The piers of Hoboken were largely a faction, the Port authority, which was charged with maintaining them during the 1980s, had let them rot, an issue that remained undiscovered until after voters rejected the PA’s plan to build large buildings on them. While many of the PA workers died in the WTC disaster, their presents on Hoboken streets had the feeling of an occupying army, their pick up trucks roving the local streets oblivions to all local traffic ordinances.
In the city’s efforts to save the piers, it was forced to demolish some of the few remaining waterfront buildings once reserved to become a mall – now destined to mirror Battery Park City across the river with similar buildings.
As I walked north along the water, I watched the steam shovels and back hoes working from barges, removing the last debris from a dock that had already been reduced to water level – almost imitating another, more dreadful function already underway across the river at Ground Zero, the bones of the sacred past sacrificed to progress.
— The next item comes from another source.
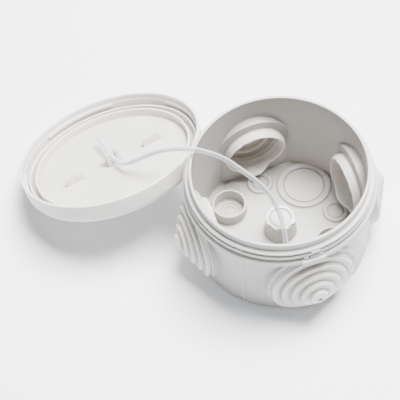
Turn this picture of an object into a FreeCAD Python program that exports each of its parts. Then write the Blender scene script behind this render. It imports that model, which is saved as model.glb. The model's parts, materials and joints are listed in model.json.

Then, I crossed over to the area commonly called Stevens Pier, which the city had plans to name Sinatra Park, and to the section where a ball field had been installed, surrounded by a walkway made up of paver stones, and where the walked turned and a long rail looked out over the Hudson towards the site of the World Trade Center, the large monument loomed, filled with flowers, candles and posters of the missing, although the real heart break for me were the slowly fading messages to lost loved ones written on many of the pavers in black markets, names and personal wishes never meant for me to read, scratched out in desperation and pain at a point in Hoboken from which the disaster had been most obvious, where apparently hundreds had gathered on Sept. 11 to watch and weep, and to which the survivors returned, weeping again, as work men on the sunken piers continued their precarious balancing act, unaware of the sad irony they presented, digging up Hoboken’s past here, as workers at Ground Zero dug up loved ones there, not merely dismantling an old doc, but a way of live, not seeking to recover bodies, but removing all signs of the working class world this place had once been.